May 10, 1999
The King County Records and Elections Office says it expects 60-75 percent of Snoqualmie Valley voters to take part in the May 18 vote-by-mail election.
The Riverview School District wants to pass a $3.9 million technology levy that will pay for educational technology and equipment and training, including classroom computers and communications equipment.
Recent surveys of neighboring districts reveal that Riverview lags behind in the number of current computers available to students, according to Riverview Executive Director Michael Green. He added that technology at Cedarcrest High School consists mainly of 486-based computers.
"The technology team believes that to prepare students for the 21st century, we need tools, and we don't have them," he said.

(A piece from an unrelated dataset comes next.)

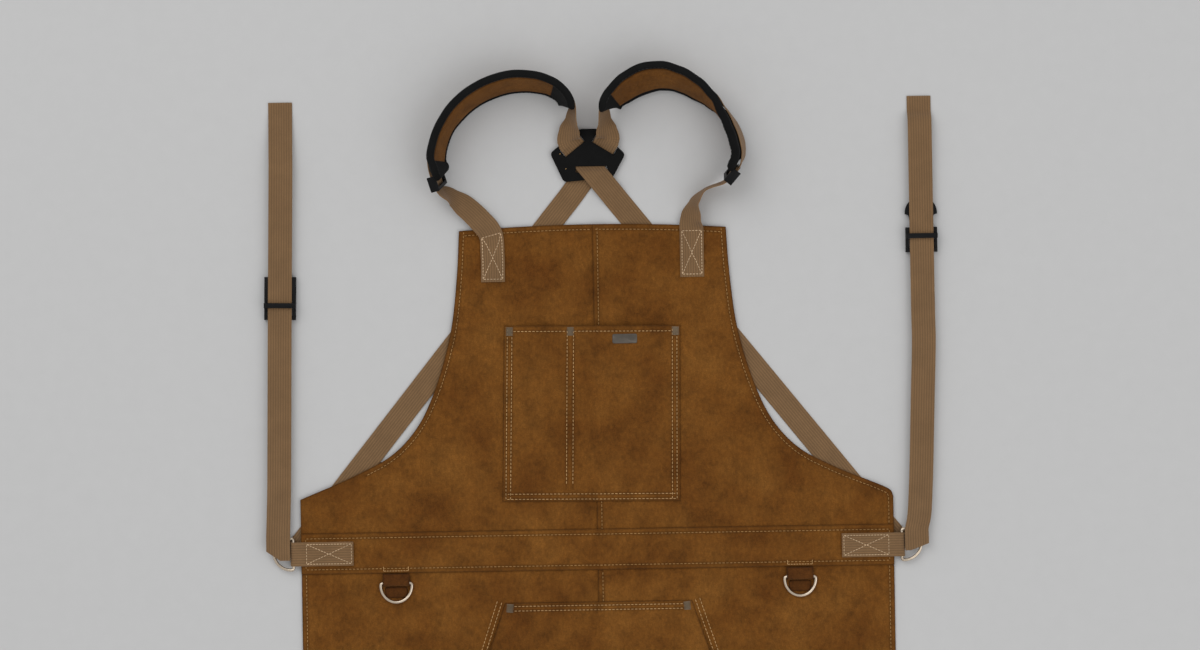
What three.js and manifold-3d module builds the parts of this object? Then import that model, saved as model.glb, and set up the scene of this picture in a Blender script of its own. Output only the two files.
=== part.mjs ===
// Cross-back leather work apron, laid flat with its front up.
// Millimetres, +Z up, +Y towards the top of the bib, +X to the right of someone facing the apron.

import * as THREE from 'three';
import { mergeVertices } from 'three/addons/utils/BufferGeometryUtils.js';
import Module from 'manifold-3d';

const wasm = await Module();
wasm.setup();

// ---- driving dimensions -------------------------------------------------------------------

const GAP = 0.3;                 // between pieces that touch
const LEATHER = 1.7;             // panels, waistband and yoke
const THIN_LEATHER = 1.5;        // pocket fronts

const HALF_WIDTH = 311;          // half of the apron's width
const BIB_TOP = 341;             // above the middle of the waistband
const BIB_HALF_TOP = 140;        // half of the bib's width at its top corners
const WING_TOP = 57;             // height of the wing's outer corner
const HEM = -573;                // below the middle of the waistband
const HEM_CORNER = 22;           // radius of the hem's corners
const BAND_HALF = 21.5;          // half of the waistband's width
const BIB_FOOT = -14;            // lower edge of the bib, behind the waistband
const SKIRT_HEAD = -6;           // upper edge of the skirt, behind the bib

const POCKET_ROOM = 4.8;         // free depth inside the pockets
const POCKET_WALL = 5;           // sewn margin round the pockets
const CHEST = { left: -95, right: 89, foot: 50.5, top: 234.5, divider: -26 };
const LAP = { top: -55, halfTop: 98, slant: 150, halfFoot: 148, foot: -285 };
const LABEL = { x: 32, y: 220.5, width: 26, height: 10, thick: 0.8 };

const PAD_WIDTH = 50;
const PAD_FOAM = 5.2;
const PAD_SKIN = 1.0;
const PAD_LIP = 5.5;             // how far the binding covers the pad's long edges

const WIRE = 1.6;                // radius of the rings' wire
const WEB_WIDTH = 25;
const WEB_THICK = 1.4;
const RING_HALF = WEB_WIDTH / 2 + 3.9;  // half of a ring's straight bar, to the wire's middle
const RING_DEPTH = 20;           // from the bar to the top of the bow
const RING_CORNER = 2;
const WAIST_BAR = HALF_WIDTH + 8;  // the waist rings' bars, out from the middle
const TOOL_BAR = -32;            // the tool rings' bars, below the middle of the waistband
const TOOL_X = 211.8;
const TAB = { inner: HALF_WIDTH - 55, flat: HALF_WIDTH - 7, width: WEB_WIDTH, thick: 1.3 };
const LOOP = { top: -14.6, width: WEB_WIDTH + 3, thick: 1.3 };  // leather folded round a tool ring's bar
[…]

The levy will cost property owners $.45 per $1,000 assessed value for six years, earning $600,000 per year, but the bus and capital projects repair bonds will be coming off during that time, so the level should remain constant, say school officials.
The levy would pay for upgrading of computer labs, increasing numbers of computers, six Internet-capable computers in every classroom, teacher and staff training, and upgrading of the network and phone systems.
Residents of Carnation will decide by mail-in ballot whether they want to replace their mayor-council with a council-city manager plan of government.
In the council-manager type of system, the mayor is selected from among five elected council members. He would have the same legislative authority as the other members.
The city administrator, currently Woody Edvalson, would answer to the majority vote of the council. Edvalson has noted that the change would eliminate power struggles between the mayor and council.
Signed ballots must be postmarked no later than election day, May 18. Ballots can also be delivered to the designated drop-off location which is Stillwater Elementary School, 11530 320th Ave. NE, Carnation, between 7 a.m. and 8 p.m. on May 18.
If a ballot is lost or destroyed, a replacement ballot may be obtained in person from the King County Records and Elections Division, 500 Fourth Ave., Room 553, Seattle, on or before election day. If you have not received a ballot, call 206-296-1560.